- [3D code data]:
────────────────────────────────────────
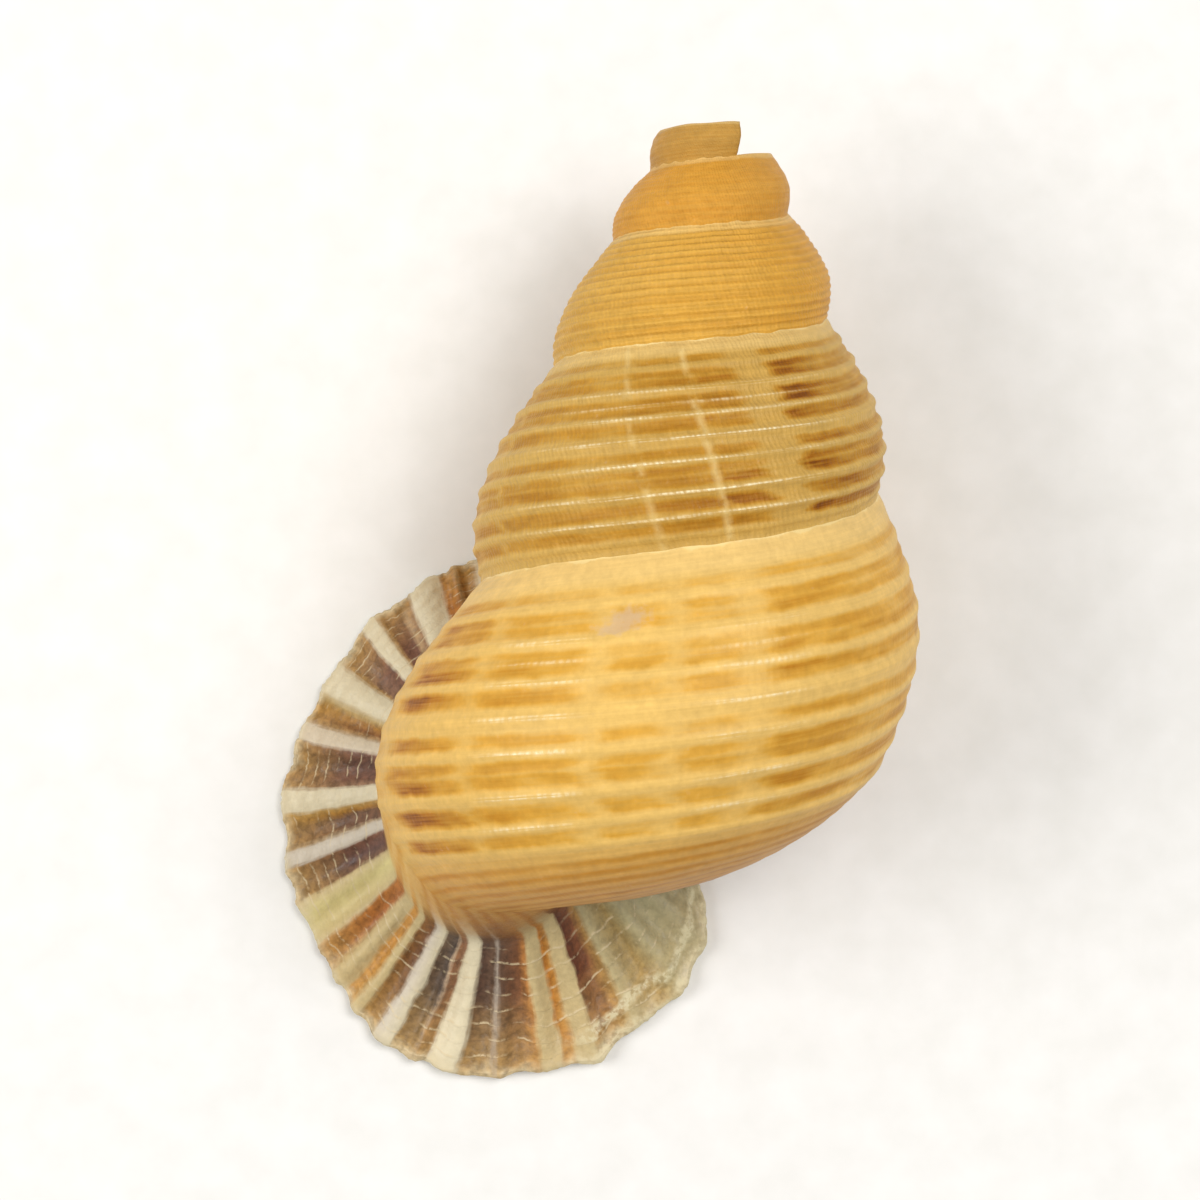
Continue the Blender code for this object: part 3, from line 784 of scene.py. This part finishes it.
def whorl_material():
    """Aragonite shell wall, its pigment laid down in bands by the mantle: silky, warm and a little waxy."""
    material, add, shader, spot, grown = start_material("aragonite_banded_whorls", *GROWTH[:5])
    turn, cord, age, threads, scar = grown
    sheet = add("CombineXYZ", {"X": turn, "Y": cord, "Z": threads})
    # Fine streaks that run with the spiral, 0.1 to 0.3 mm wide, and hatching that runs with the growth.
    streak = stretched_noise(add, sheet, (6.0, 75.0, 0.0), Detail=4.0, Roughness=0.6)
    hatch = stretched_noise(add, sheet, (0.0, 20.0, 0.8), Detail=3.0, Roughness=0.65)
    wander = add("TexNoise", {"Vector": spot, "Scale": 1800.0, "Detail": 4.0})
    rough = add("TexNoise", {"Vector": spot, "Scale": 5000.0, "Detail": 3.0, "Roughness": 0.6})
    # Axial threads: 84 to 118 in a half turn, 0.1 to 0.2 mm apart, crossed on early whorls by even cords.
    phase = add("Math", {0: threads, 1: 2 * math.pi}, operation="MULTIPLY")
    phase = add("Math", {0: wander, 1: 3.0, 2: phase}, operation="MULTIPLY_ADD")
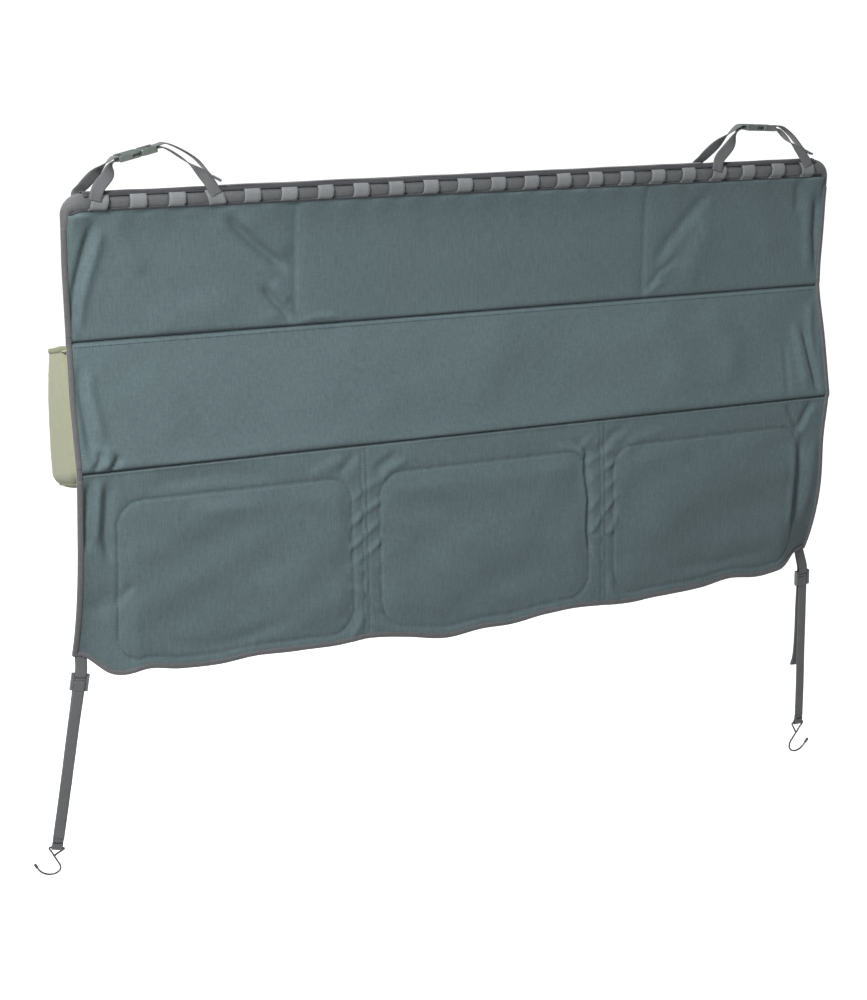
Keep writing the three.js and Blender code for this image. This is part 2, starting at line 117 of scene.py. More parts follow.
lower_length = seam2[2] - hem_z
middle_down = (seam2 - seam1) / np.linalg.norm(seam2 - seam1)
middle_length = np.linalg.norm(seam2 - seam1)
upper_length = cloth_top - seam1[2]

pouch_top, pouch_bottom = 7.0, middle_length + 21
pouch_near = 5.8
pouch_reach = half_width - 1.5
pouch_corner = 20
pouch_foot = 24
pouch_wall_rows = 34


# ---- Camera, floor and light ----

def add_camera():
    """The photograph's view: from the left and above, with the camera leaning a little."""
    data = bpy.data.cameras.new("camera")
    data.lens = 81
    data.sensor_width = 36
    camera = bpy.data.objects.new("camera", data)
    from_left, from_above, lean = (math.radians(a) for a in (28.146, 14.364, 0.668))
    turn = (Matrix.Rotation(-from_left, 4, "Z") @ Matrix.Rotation(math.pi / 2 - from_above, 4, "X")
            @ Matrix.Rotation(lean, 4, "Z"))
    camera.matrix_world = Matrix.Translation((-1.6427, -2.9447, 0.3163)) @ turn
    bpy.context.scene.collection.objects.link(camera)
    bpy.context.scene.camera = camera


def add_light(name, place, aim, size, power, colour=(1, 1, 1)):
    data = bpy.data.lights.new(name, "AREA")
    data.shape = "DISK"
    data.size = size
    data.energy = power
    data.color = colour
    light = bpy.data.objects.new(name, data)
    light.location = place
    light.rotation_mode = "QUATERNION"
    light.rotation_quaternion = (Vector(aim) - Vector(place)).to_track_quat("-Z", "Y")
    bpy.context.scene.collection.objects.link(light)


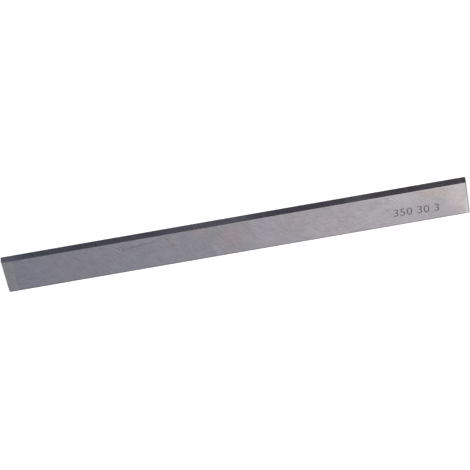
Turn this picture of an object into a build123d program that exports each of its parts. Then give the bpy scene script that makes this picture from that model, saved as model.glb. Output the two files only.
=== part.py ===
from build123d import *
from math import radians, tan
import os

# A straight planer knife: one flat bar of ground high-speed steel with a bevel along one long edge.
# It lies as it comes to rest, on its flat back. The origin is the middle of the underside, +X runs
# along the knife, +Y across it towards the cutting edge, and +Z up through the thickness.
# Lengths are in millimetres and angles in degrees.

# Driving dimensions
LENGTH = 350.0
WIDTH = 30.0
THICKNESS = 3.0
# The wedge that is left at the cutting edge, between the flat back and the bevel
BEVEL_ANGLE = 45.0
# How far each broken arris is set back along the two faces that met in it
ARRIS_BREAK = 0.3

# Places that follow from the driving dimensions
CUTTING_EDGE_Y = WIDTH / 2
REAR_Y = -WIDTH / 2
# The heel is the line where the bevel runs out into the upper face
HEEL_Y = CUTTING_EDGE_Y - THICKNESS / tan(radians(BEVEL_ANGLE))


def knife_section():
    """The section across the knife: ground to a wedge at the front, with its two rear corners broken."""
    with BuildSketch(Plane.YZ) as section:
        with BuildLine():
            Polyline(
                (REAR_Y, 0),
                (CUTTING_EDGE_Y, 0),
                (HEEL_Y, THICKNESS),
                (REAR_Y, THICKNESS),
                close=True,
            )
        make_face()
        # The sketch's own x axis is the knife's Y
        rear_corners = section.vertices().group_by(Axis.X)[0]
        chamfer(rear_corners, ARRIS_BREAK)
    return section.sketch


def end_arrises(bar):
    """The edges round both ends, apart from the bevel's own, which is ground last and stays sharp."""
    ends = bar.faces().filter_by(Axis.X)
    return [edge for edge in ends.edges() if edge.center().Y < HEEL_Y]


def planer_knife():
    """The section run out along the whole length, with the arrises of both ends broken."""
    bar = extrude(knife_section(), LENGTH / 2, both=True)
    return chamfer(end_arrises(bar), ARRIS_BREAK)


os.makedirs("parts", exist_ok=True)
export_step(planer_knife(), "parts/planer_knife.step")
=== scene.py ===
from math import cos, radians, sin, tan

import bpy
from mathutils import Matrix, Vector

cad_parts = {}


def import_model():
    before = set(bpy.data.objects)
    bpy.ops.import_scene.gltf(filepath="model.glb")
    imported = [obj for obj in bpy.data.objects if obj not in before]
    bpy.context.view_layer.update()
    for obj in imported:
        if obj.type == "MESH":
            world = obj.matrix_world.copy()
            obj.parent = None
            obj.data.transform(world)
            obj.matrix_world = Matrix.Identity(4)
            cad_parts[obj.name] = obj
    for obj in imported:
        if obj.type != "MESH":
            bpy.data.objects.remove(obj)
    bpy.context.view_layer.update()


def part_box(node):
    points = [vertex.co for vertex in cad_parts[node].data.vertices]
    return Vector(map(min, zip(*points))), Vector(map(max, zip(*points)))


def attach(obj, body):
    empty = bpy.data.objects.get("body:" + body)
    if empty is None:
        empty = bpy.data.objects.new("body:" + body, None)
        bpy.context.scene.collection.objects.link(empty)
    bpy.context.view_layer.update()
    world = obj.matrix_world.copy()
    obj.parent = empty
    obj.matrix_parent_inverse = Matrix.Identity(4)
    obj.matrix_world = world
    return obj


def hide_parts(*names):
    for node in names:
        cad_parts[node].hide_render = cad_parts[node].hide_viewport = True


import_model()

# Everything is in metres, in the knife's own frame: +X along it, +Y towards the cutting edge, +Z up.
MM = 0.001

# The bar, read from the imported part, and the two sizes of it that a box doesn't tell
LOWEST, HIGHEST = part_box("planer_knife")
LENGTH = HIGHEST.x - LOWEST.x
WIDTH = HIGHEST.y - LOWEST.y
THICKNESS = HIGHEST.z - LOWEST.z
BEVEL_ANGLE = radians(45.0)
ARRIS_BREAK = 0.3 * MM

# The etched mark: the knife's own sizes as plain numbers, set a little askew
MARK_TEXT = "350 30 3"
MARK_CENTRE_X = 136.1 * MM
MARK_CENTRE_Y = -4.65 * MM
MARK_WIDTH = 33.8 * MM
MARK_HEIGHT = 6.0 * MM
STROKE_TRIM = 0.11 * MM
MARK_TURN = radians(-2.0)
ETCH_DEPTH = 0.06 * MM

# The camera stands on the cutting edge's side and looks down on the upper face. Its lens and sensor
# are in millimetres.
CAMERA_PLACE = (0.07945, 0.73871, 1.16872)
CAMERA_TURN = (radians(-32.386), radians(-2.511), radians(-10.065))
CAMERA_LENS = 142.32
CAMERA_SENSOR = 36.0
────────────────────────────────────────
- [Aim of the exercise]:
The required output is an exact reproduction of the lines starting at the one that contains "bar = extrude(knife_section(), LENGTH" and ending at the one that contains "obj.matrix_world = Matrix.Identity(4)". Both boundary lines belong to it.

- [Written answer]:
    bar = extrude(knife_section(), LENGTH / 2, both=True)
    return chamfer(end_arrises(bar), ARRIS_BREAK)


os.makedirs("parts", exist_ok=True)
export_step(planer_knife(), "parts/planer_knife.step")
=== scene.py ===
from math import cos, radians, sin, tan

import bpy
from mathutils import Matrix, Vector

cad_parts = {}


def import_model():
    before = set(bpy.data.objects)
    bpy.ops.import_scene.gltf(filepath="model.glb")
    imported = [obj for obj in bpy.data.objects if obj not in before]
    bpy.context.view_layer.update()
    for obj in imported:
        if obj.type == "MESH":
            world = obj.matrix_world.copy()
            obj.parent = None
            obj.data.transform(world)
            obj.matrix_world = Matrix.Identity(4)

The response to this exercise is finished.